On the topic of ejection at 16 effective, and ACDC 112 discussion of having this track max balance.
While this could be friendly towards unaware operators, it also introduces some additional complexity to the protocol.
With EIP-7002, EL-initiated exits, do we need it? This is for operators that have lost their validator signing key but still have control over their withdrawal address.
They can initiate an exit from the withdrawal address and get their funds.
If they don’t have control over their withdrawal address, they won’t get funds anyway - and in that case, psychologically, it may feel better that it’ll take years for eth to land on that address, and that the amount will be relatively smaller.
EL-initiated partial withdrawals would be a strictly worse solution for all validators than the system we have today, due to it costing gas.
This proposal is only really of use to large staking operations. Is there any buy-in from such operations that they would want to utilize this proposal? Are the issues being addressed here the issue that large staking operations consider to be pain points? If not, then it seems unlikely that they will configure validators with much larger balances than the minimum required, as they bring attendant risks (e.g. cost of a validator being slashed) without significant upside (key management was mentioned, but managing a handful of keys or a few thousand keys has much the same process). And the danger of encouraging them by favoring configurations of larger validators would create a centralization vector.
Thanks for your comment Jim! I want to push back on a few things
This proposal is only really of use to large staking operations.
I think the solo-staking benefits are also meaningful! Auto-compounding, staking more than 32 ETH but less than 64 ETH, and EL-partials of any size are all things that people have expressed a lot of interest in.
Are the issues being addressed here the issue that large staking operations consider to be pain points?
Yes! The biggest concern we have heard is around slashing risk. This is why we are considering changing how proposer slashings work to no be proportional to the size of the validator (attester slashings ~MUST~ be proportional b/c they impact the fork-choice rule based on their weight).
And the danger of encouraging them by favoring configurations of larger validators would create a centralization vector.
For sure, this is something I am keen to avoid (incentivizing consolidation).
We have talked to a number of large staking providers and most are interested and want to see the full EIP and design and would do their own risk analysis. I think its naive to expect them all to fully consolidate, but I also think its safe to say that the cap of 32 ETH is quite low and there would be no meaningful increase in risk if they bumped their average validator size to say 128 ETH or something similar.
Two other points:
There is an economic incentive to turn on auto-compounding because then the ETH above 32 is immediately earning rewards. Waiting for the withdrawals sweep to take place and then the deployment of a new validator through the activation queue is quite slow, so turning on auto-compounding would be an immediate boost in capital efficiency for small and large validators alike.
I also see this as a near-term fix to minimize the continued bloat of the validator set. Even if the absolute size of the validator set doesn’t shrink, at least we may see a reduction in the rate at which it’s growing. This would help provide more time as we assess longer-term designs for the validator set (e.g., rotating validator set or changing the issuance curve to make it less profitable).
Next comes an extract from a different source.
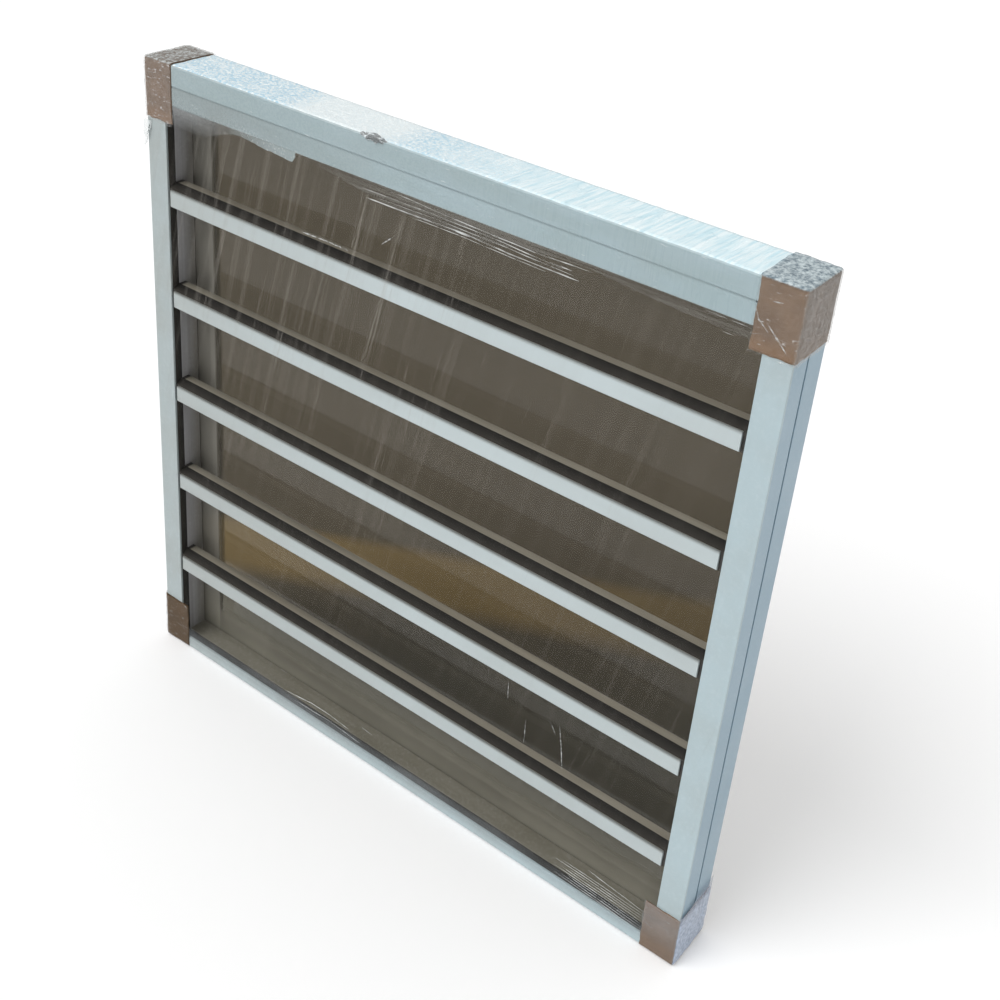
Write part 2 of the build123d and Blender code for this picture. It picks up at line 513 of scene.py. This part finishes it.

For a solo staker? At time of writing it would take over a year for a validator’s effective balance to increase from 32 ETH to 33 ETH based on consensus rewards. And in many jurisdictions there are requirements to pay tax on staking rewards, so the time would be increased proportionately. Although auto-compounding is nice in theory, I don’t think that the numbers show this as something that would have a meaningful impact on solo staking rewards.
If you have a single validator with 2048 ETH then if there is an operational incident that causes the validator to be slashed you’re done. If you have 64 validators with 32 ETH each then you will likely have a fair amount of time (up to 31 slots) in which to save some of the validators. Given that slashing risk is the biggest concern, I’ don’t see why large staking services would consolidate their risk in this fashion.
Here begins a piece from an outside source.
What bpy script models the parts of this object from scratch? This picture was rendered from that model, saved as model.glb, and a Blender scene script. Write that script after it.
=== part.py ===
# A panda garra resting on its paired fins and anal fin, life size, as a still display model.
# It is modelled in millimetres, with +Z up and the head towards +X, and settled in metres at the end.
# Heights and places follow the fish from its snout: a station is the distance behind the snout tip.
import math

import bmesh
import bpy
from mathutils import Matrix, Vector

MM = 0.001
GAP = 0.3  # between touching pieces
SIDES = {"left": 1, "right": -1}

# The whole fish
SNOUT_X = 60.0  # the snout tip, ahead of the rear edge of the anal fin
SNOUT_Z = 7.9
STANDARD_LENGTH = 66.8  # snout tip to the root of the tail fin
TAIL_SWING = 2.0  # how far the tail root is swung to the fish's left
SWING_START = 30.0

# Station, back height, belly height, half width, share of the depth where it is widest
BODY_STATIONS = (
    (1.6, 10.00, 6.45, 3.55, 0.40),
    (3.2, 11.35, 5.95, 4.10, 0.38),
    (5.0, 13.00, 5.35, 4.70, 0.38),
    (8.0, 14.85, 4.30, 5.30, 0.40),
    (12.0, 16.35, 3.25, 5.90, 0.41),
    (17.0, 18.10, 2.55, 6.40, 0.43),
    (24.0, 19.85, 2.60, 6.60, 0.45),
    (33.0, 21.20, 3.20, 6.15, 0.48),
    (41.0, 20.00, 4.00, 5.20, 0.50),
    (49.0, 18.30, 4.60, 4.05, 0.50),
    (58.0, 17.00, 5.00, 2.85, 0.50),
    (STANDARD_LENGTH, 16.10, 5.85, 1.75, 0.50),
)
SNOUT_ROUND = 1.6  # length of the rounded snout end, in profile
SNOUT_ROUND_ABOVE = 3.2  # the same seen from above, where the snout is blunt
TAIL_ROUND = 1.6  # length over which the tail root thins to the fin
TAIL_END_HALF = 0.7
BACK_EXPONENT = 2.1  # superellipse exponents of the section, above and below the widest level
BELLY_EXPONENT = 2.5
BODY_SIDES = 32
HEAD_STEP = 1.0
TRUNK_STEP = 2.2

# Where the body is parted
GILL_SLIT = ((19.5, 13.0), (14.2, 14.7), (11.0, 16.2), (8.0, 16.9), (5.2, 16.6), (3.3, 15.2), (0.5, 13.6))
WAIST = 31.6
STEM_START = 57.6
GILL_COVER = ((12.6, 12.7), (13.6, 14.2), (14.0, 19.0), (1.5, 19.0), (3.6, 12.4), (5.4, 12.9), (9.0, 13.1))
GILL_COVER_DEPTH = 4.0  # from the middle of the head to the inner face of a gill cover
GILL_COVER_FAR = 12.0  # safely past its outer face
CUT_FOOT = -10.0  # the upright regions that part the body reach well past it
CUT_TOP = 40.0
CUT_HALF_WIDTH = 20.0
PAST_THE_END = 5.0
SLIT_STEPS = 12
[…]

As per above, the idea of “immediately” earning anything isn’t going to happen for smaller stakers with the way that Ethereum staking works, and for larger stakers their risk is lower by having multiple individual validators.
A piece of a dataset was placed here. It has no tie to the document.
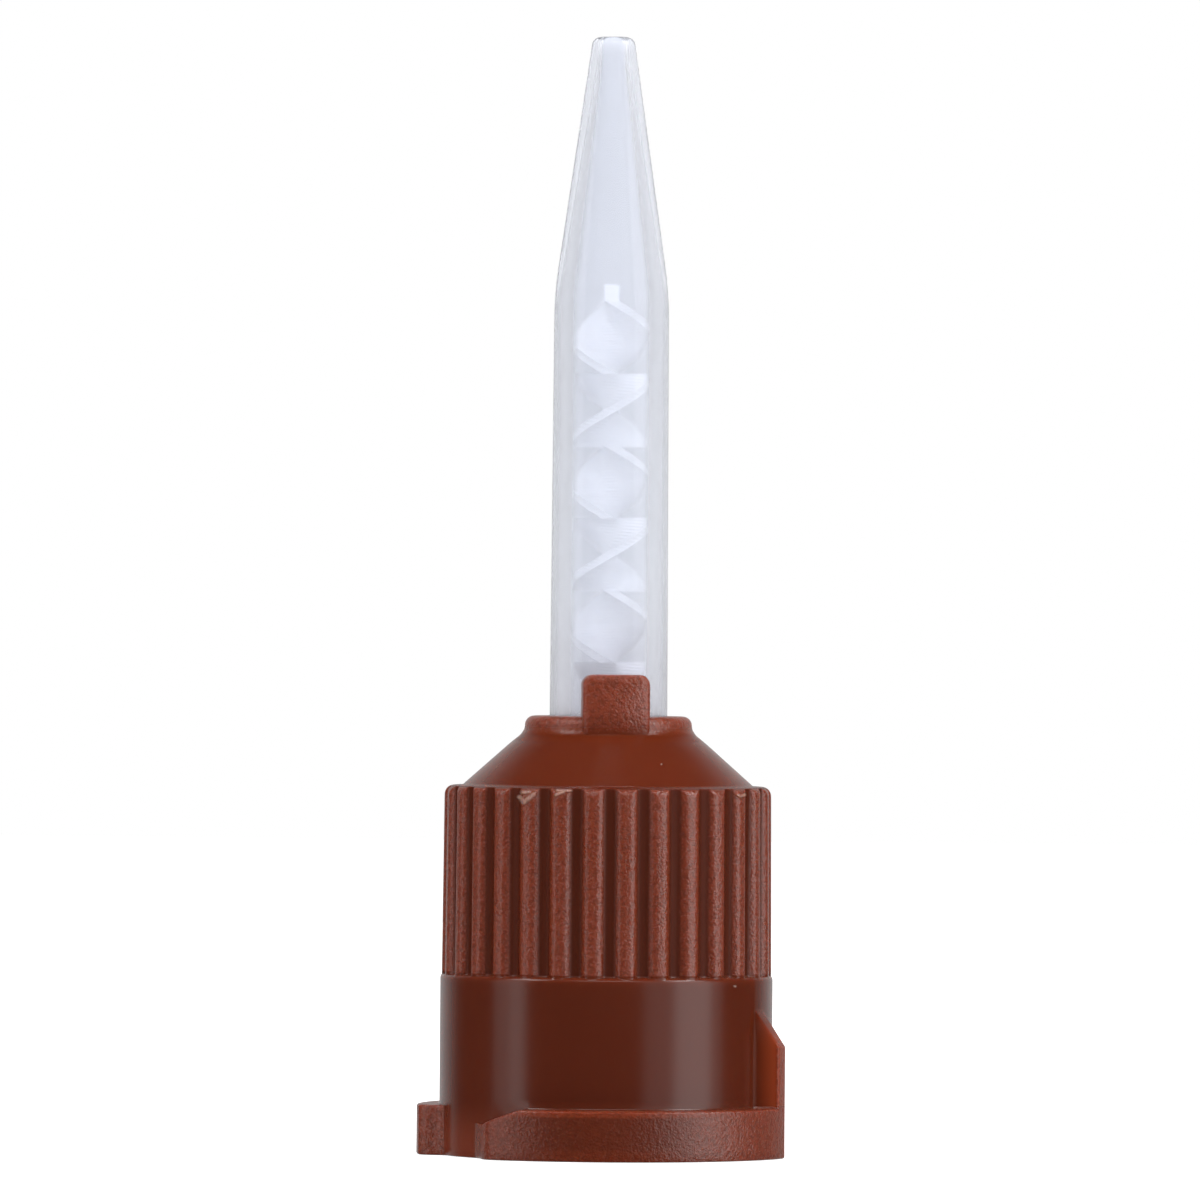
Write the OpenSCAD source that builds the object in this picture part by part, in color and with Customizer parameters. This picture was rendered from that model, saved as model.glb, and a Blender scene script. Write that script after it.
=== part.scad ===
// Dental mixing tip: a bayonet collar that turns on a translucent nozzle,
// with a one-piece helical mixing element pushed into the nozzle from below.
// Millimetres, +Z up, origin on the axis in the plane of the collar's open end.
// View angles run from the front (-Y) towards +X, in degrees.

/* [Collar] */
// Outer radius of the smooth skirt
skirt_r = 5.65; // [5.45:0.05:5.8]
// Height of the smooth skirt
skirt_h = 6.15; // [5.9:0.05:6.6]
// Height of the ribbed grip band
grip_h = 6.4; // [6.0:0.1:7.5]
// Height of the conical shoulder
cone_h = 1.8; // [1.6:0.05:2.2]
// Radius where the cone starts on top of the grip band
cone_base_r = 4.95; // [4.7:0.05:5.0]
// Radius of the ring at the collar's top
ring_r = 2.84; // [2.75:0.01:2.95]
// Height of that ring
ring_h = 0.57; // [0.5:0.01:0.9]
// Radius of the mouth that goes over the syringe outlet
mouth_r = 4.8; // [4.78:0.01:4.85]
// Radius of the seat above the mouth, round the nozzle's bell
bell_seat_r = 4.6; // [4.5:0.05:4.65]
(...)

At time of writing it would take over a year for a validator’s effective balance to increase from 32 ETH to 33 ETH based on consensus rewards.
We could easily consider making the increment 0.1 ETH for example! we haven’t bundled that with this change, but it could make sense to give better granularity!
And in many jurisdictions there are requirements to pay tax on staking rewards, so the time would be increased proportionately.
This among other reasons is why we initially want to leave the sweep alone! If they want the continuous dust swept for tax reasons, they don’t have to opt-in.
Given that slashing risk is the biggest concern, I’ don’t see why large staking services would consolidate their risk in this fashion.
We have talked to many who said they would! It is 100% a risk adjustment thing, but i think its safe to say that not everyone would choose a ceiling of 32 ETH for their validators if they had the flexibility.
for larger stakers their risk is lower by having multiple individual validators.
Its a risk-reward tradeoff though. Consider a larger validator who ascends that effective balance schedule faster (because larger stakers earn ETH faster), then they have more capital efficiency because they don’t have to do the withdrawal and activation queue. Some staking services may have different risk preferences and would take advantage of the higher capital efficiency.
It might make sense to think about doing some research specifically on the economics at play here for small and large validators.
Right, but do you understand why the effective balance increment is currently 1 ETH, and why we have effective balance separate from balance?
Again, a full spec is required so that this can be looked at in the round rather than individual points. Because the answer to the question “would you like larger validators, fewer keys to manage, and reduced server costs?” is likely to be “yes” but that answer could well change if it resulted in a significantly higher cost if they were part to a slashing event.
At a glance, that would likely be an very minimal difference for anyone at scale (>1000 validators).